REQUIREMENT
Copy every line of the data exactly, leaving nothing out.

DATASET CONTENT
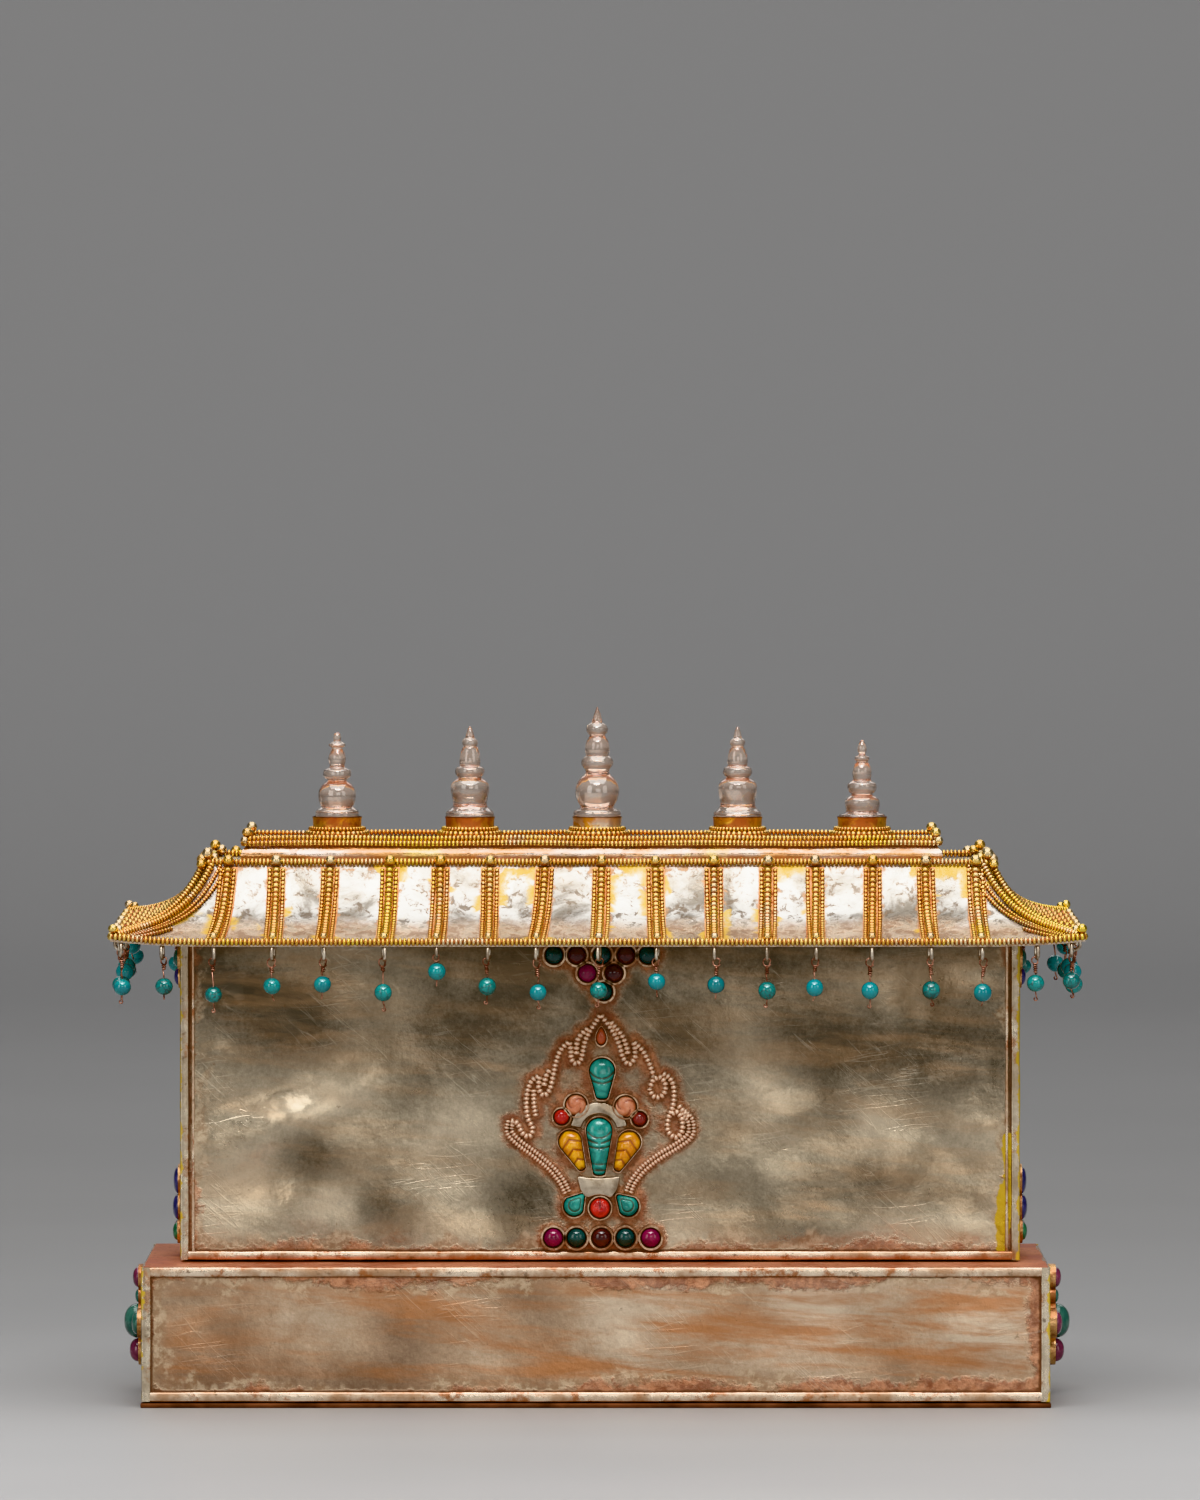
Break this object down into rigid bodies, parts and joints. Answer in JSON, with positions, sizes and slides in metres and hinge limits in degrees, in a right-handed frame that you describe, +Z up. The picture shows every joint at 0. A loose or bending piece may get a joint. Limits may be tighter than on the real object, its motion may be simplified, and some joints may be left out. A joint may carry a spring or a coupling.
{
  "type": "altar box",
  "caption": "Hollow rectangular metal altar box on a low plinth, with a lift-off hipped roof, crystal finials, bead fringe and a jewelled medallion.",
  "frame": {"origin": "middle of the footprint, on the surface the box stands on", "axes": "+Z up, +X to the right of the jewelled face, which looks along -Y"},
  "size_m": [0.2436, 0.112, 0.1738],
  "materials": {
    "copper": "dull copper sheet",
    "silver_plinth": "tarnished silver over copper, rubbed to copper in places",
    "silver_body": "dented, tarnished silver over copper",
    "silver_roof": "bright silver with spotted tarnish",
    "silver_crown": "bright silver with copper at the edges",
    "silver_setting": "worn silver bezels with red-brown patina",
    "silver_wire": "beaded silver wire with red-brown patina",
    "gilt_wire": "beaded gilt wire with red-brown patina in the recesses",
    "gilt_collar": "gilt sheet, worn",
    "rock_crystal": "clear, slightly milky quartz, polished",
    "turquoise_bead": "polished turquoise",
    "carved_turquoise": "carved, polished turquoise",
    "carved_amber": "carved amber-coloured stone",
    "salmon_coral": "carved salmon coral",
    "red_coral": "polished red coral",
    "garnet": "polished dark red cabochon",
    "ruby_glass": "polished magenta cabochon",
    "green_glass": "polished dark green cabochon",
    "end_stones": "cabochons in silver bezels"
  },
  "bodies": {
    "root": {"base_plate": "copper", "plinth": "silver_plinth", "box_body": "silver_body", "roof": "silver_roof", "roof_wirework": "gilt_wire", "crown": "silver_crown", "crown_ropes": "gilt_wire", "collar_1": "gilt_collar", "crystal_1": "rock_crystal", "collar_2": "gilt_collar", "crystal_2": "rock_crystal", "collar_3": "gilt_collar", "crystal_3": "rock_crystal", "collar_4": "gilt_collar", "crystal_4": "rock_crystal", "collar_5": "gilt_collar", "crystal_5": "rock_crystal", "fringe": "turquoise_bead", "medallion_settings": "silver_setting", "medallion_wire": "silver_wire", "crest_stone": "red_coral", "turquoise_upper": "carved_turquoise", "turquoise_centre": "carved_turquoise", "amber_left": "carved_amber", "green_left": "carved_turquoise", "coral_left": "salmon_coral", "amber_right": "carved_amber", "green_right": "carved_turquoise", "coral_right": "salmon_coral", "red_ball_left": "red_coral", "red_ball_right": "garnet", "coral_round": "red_coral", "foot_settings": "silver_setting", "eave_settings": "silver_setting", "foot_stone_1": "ruby_glass", "foot_stone_2": "green_glass", "foot_stone_3": "garnet", "foot_stone_4": "green_glass", "foot_stone_5": "ruby_glass", "eave_stone_1": "green_glass", "eave_stone_2": "garnet", "eave_stone_3": "green_glass", "eave_stone_4": "garnet", "eave_stone_5": "green_glass", "eave_stone_6": "ruby_glass", "eave_stone_7": "garnet", "eave_stone_8": "green_glass", "left_eave_cluster": "end_stones", "left_body_cluster": "end_stones", "left_plinth_cluster": "end_stones", "right_eave_cluster": "end_stones", "right_body_cluster": "end_stones", "right_plinth_cluster": "end_stones"}
  },
  "joints": []
}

RESULT OF THE EXERCISE
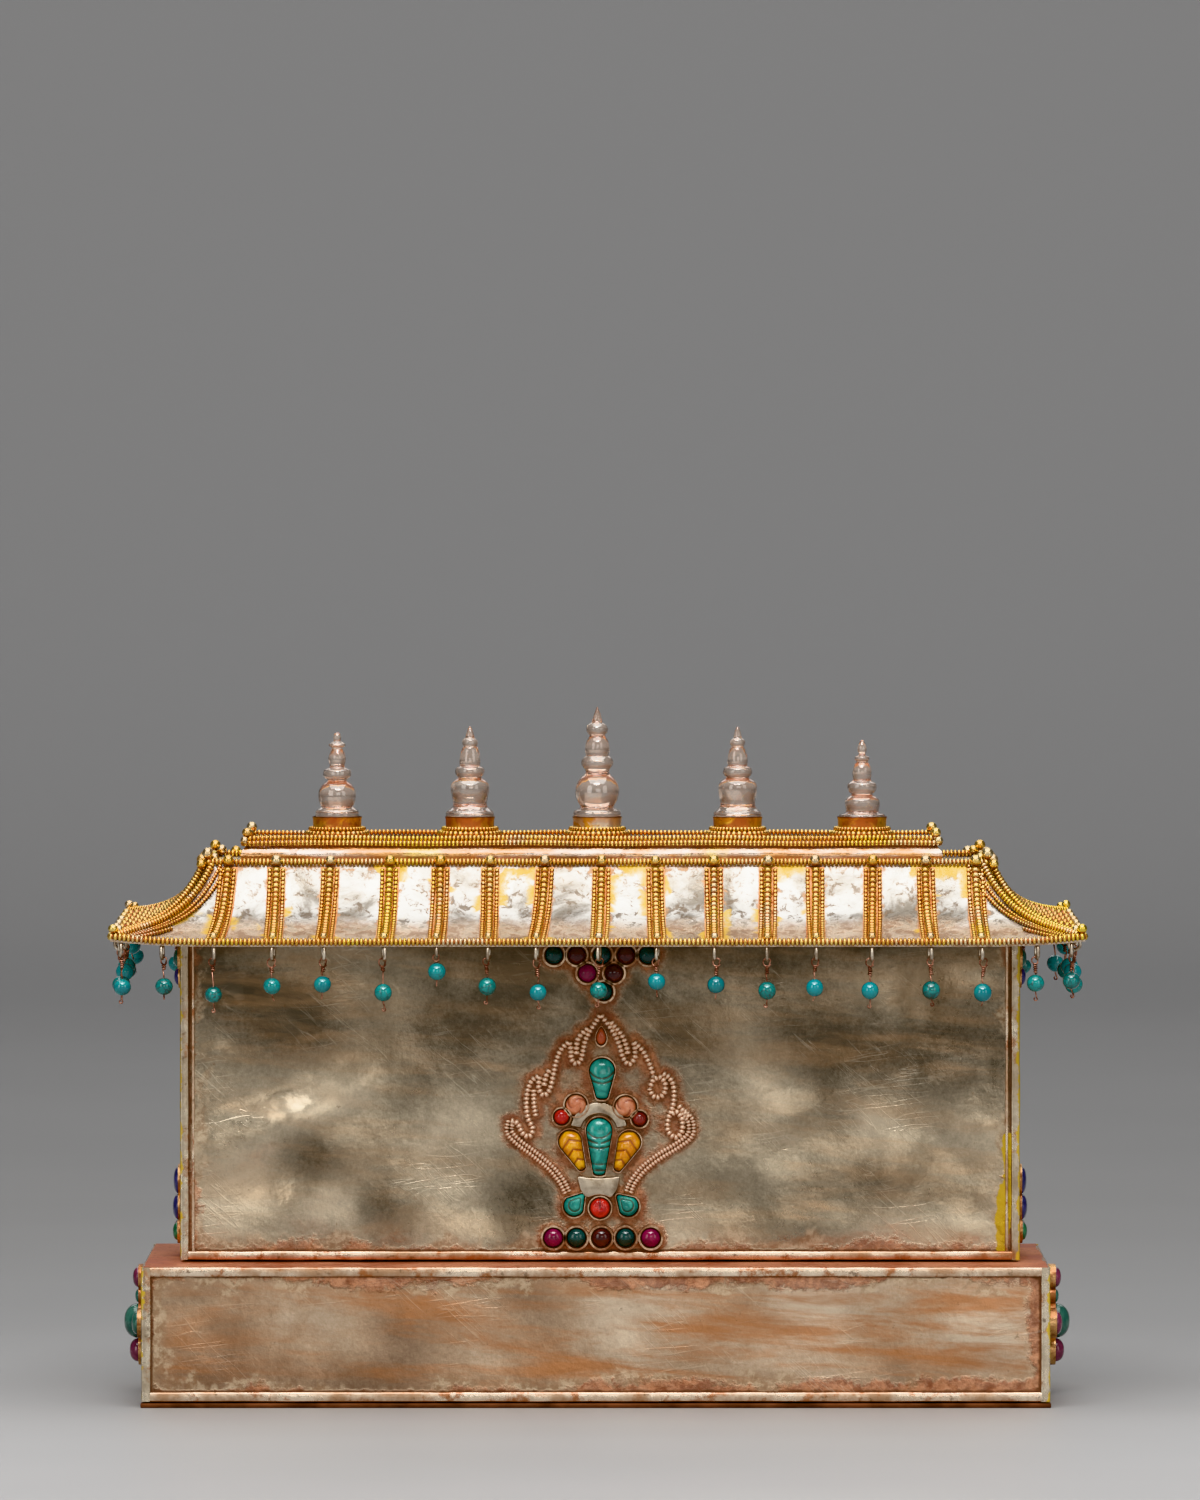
Break this object down into rigid bodies, parts and joints. Answer in JSON, with positions, sizes and slides in metres and hinge limits in degrees, in a right-handed frame that you describe, +Z up. The picture shows every joint at 0. A loose or bending piece may get a joint. Limits may be tighter than on the real object, its motion may be simplified, and some joints may be left out. A joint may carry a spring or a coupling.
{
  "type": "altar box",
  "caption": "Hollow rectangular metal altar box on a low plinth, with a lift-off hipped roof, crystal finials, bead fringe and a jewelled medallion.",
  "frame": {"origin": "middle of the footprint, on the surface the box stands on", "axes": "+Z up, +X to the right of the jewelled face, which looks along -Y"},
  "size_m": [0.2436, 0.112, 0.1738],
  "materials": {
    "copper": "dull copper sheet",
    "silver_plinth": "tarnished silver over copper, rubbed to copper in places",
    "silver_body": "dented, tarnished silver over copper",
    "silver_roof": "bright silver with spotted tarnish",
    "silver_crown": "bright silver with copper at the edges",
    "silver_setting": "worn silver bezels with red-brown patina",
    "silver_wire": "beaded silver wire with red-brown patina",
    "gilt_wire": "beaded gilt wire with red-brown patina in the recesses",
    "gilt_collar": "gilt sheet, worn",
    "rock_crystal": "clear, slightly milky quartz, polished",
    "turquoise_bead": "polished turquoise",
    "carved_turquoise": "carved, polished turquoise",
    "carved_amber": "carved amber-coloured stone",
    "salmon_coral": "carved salmon coral",
    "red_coral": "polished red coral",
    "garnet": "polished dark red cabochon",
    "ruby_glass": "polished magenta cabochon",
    "green_glass": "polished dark green cabochon",
    "end_stones": "cabochons in silver bezels"
  },
  "bodies": {
    "root": {"base_plate": "copper", "plinth": "silver_plinth", "box_body": "silver_body", "roof": "silver_roof", "roof_wirework": "gilt_wire", "crown": "silver_crown", "crown_ropes": "gilt_wire", "collar_1": "gilt_collar", "crystal_1": "rock_crystal", "collar_2": "gilt_collar", "crystal_2": "rock_crystal", "collar_3": "gilt_collar", "crystal_3": "rock_crystal", "collar_4": "gilt_collar", "crystal_4": "rock_crystal", "collar_5": "gilt_collar", "crystal_5": "rock_crystal", "fringe": "turquoise_bead", "medallion_settings": "silver_setting", "medallion_wire": "silver_wire", "crest_stone": "red_coral", "turquoise_upper": "carved_turquoise", "turquoise_centre": "carved_turquoise", "amber_left": "carved_amber", "green_left": "carved_turquoise", "coral_left": "salmon_coral", "amber_right": "carved_amber", "green_right": "carved_turquoise", "coral_right": "salmon_coral", "red_ball_left": "red_coral", "red_ball_right": "garnet", "coral_round": "red_coral", "foot_settings": "silver_setting", "eave_settings": "silver_setting", "foot_stone_1": "ruby_glass", "foot_stone_2": "green_glass", "foot_stone_3": "garnet", "foot_stone_4": "green_glass", "foot_stone_5": "ruby_glass", "eave_stone_1": "green_glass", "eave_stone_2": "garnet", "eave_stone_3": "green_glass", "eave_stone_4": "garnet", "eave_stone_5": "green_glass", "eave_stone_6": "ruby_glass", "eave_stone_7": "garnet", "eave_stone_8": "green_glass", "left_eave_cluster": "end_stones", "left_body_cluster": "end_stones", "left_plinth_cluster": "end_stones", "right_eave_cluster": "end_stones", "right_body_cluster": "end_stones", "right_plinth_cluster": "end_stones"}
  },
  "joints": []
}